Robert Gagné’s theory of learning, often referred to as the Conditions of Learning theory, provides a framework for understanding how individuals acquire and process new knowledge. Gagné proposed a series of instructional events or conditions that enhance learning outcomes. Let’s explore how Gagné’s theory can be applied to mathematics learning with examples:

**1. Gain Attention:**

– Example: In a mathematics class, the teacher starts the lesson by posing an intriguing problem or presenting a visually stimulating graph to capture students’ attention and generate curiosity about the topic.

**2. Inform Learners of the Objective:**

– Example: The teacher clearly communicates the learning objective to the students, such as “By the end of this lesson, you will be able to solve linear equations using the substitution method.”

**3. Stimulate Recall of Prior Knowledge:**

– Example: The teacher initiates a discussion or asks questions to activate students’ prior knowledge related to the topic of linear equations, such as reviewing the properties of equality or solving simple equations.

**4. Present the Stimulus:**

– Example: The teacher presents the new mathematical concept or problem-solving strategy, providing clear explanations, visual aids, and relevant examples. For instance, the teacher introduces the substitution method through step-by-step demonstrations and illustrates its application to solving specific equations.

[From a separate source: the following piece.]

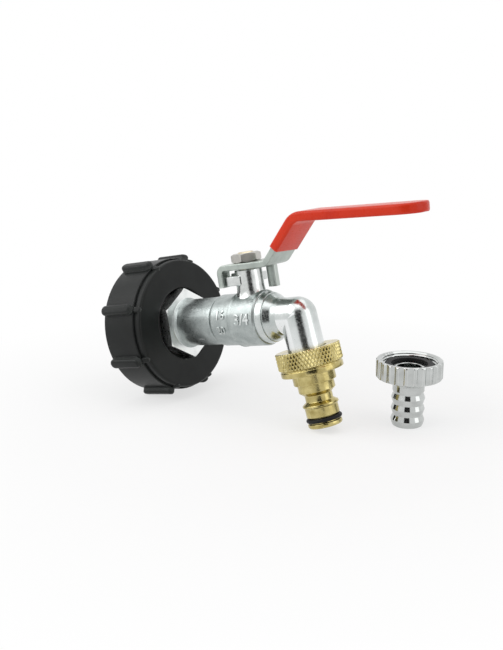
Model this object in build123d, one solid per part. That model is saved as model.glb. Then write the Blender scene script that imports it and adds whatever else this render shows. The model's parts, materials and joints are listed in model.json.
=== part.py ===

**5. Provide Learning Guidance:**

– Example: The teacher guides students through the learning process by offering structured practice activities, worked examples, and providing feedback. Students are given opportunities to practice applying the substitution method to solve a variety of linear equations, with the teacher providing support and corrective feedback as needed.

**6. Elicit Performance:**

– Example: Students are given independent or group tasks where they are required to apply the substitution method to solve a set of equations. The teacher observes and assesses their performance, intervening when necessary to provide additional guidance or clarification.

**7. Provide Feedback:**

– Example: The teacher provides timely and specific feedback to students on their problem-solving attempts. Feedback can be in the form of verbal explanations, written comments, or peer feedback. The teacher identifies errors, highlights correct strategies, and offers suggestions for improvement.

**8. Assess Performance:**

– Example: The teacher assesses students’ understanding and mastery of the substitution method by administering quizzes or tests that require students to solve a variety of equations using the method. The assessment measures students’ ability to apply the learned concept accurately and independently.

**9. Enhance Retention and Transfer:**

– Example: The teacher encourages students to connect the newly acquired knowledge of solving linear equations using the substitution method to real-world applications or related mathematical concepts. This facilitates retention and transfer of knowledge beyond the initial context.

By following Gagné’s instructional conditions, educators can structure mathematics lessons effectively, ensuring students’ engagement, understanding, and retention of mathematical concepts. Each condition plays a specific role in the learning process, supporting students’ progression from acquiring basic skills to applying complex mathematical strategies.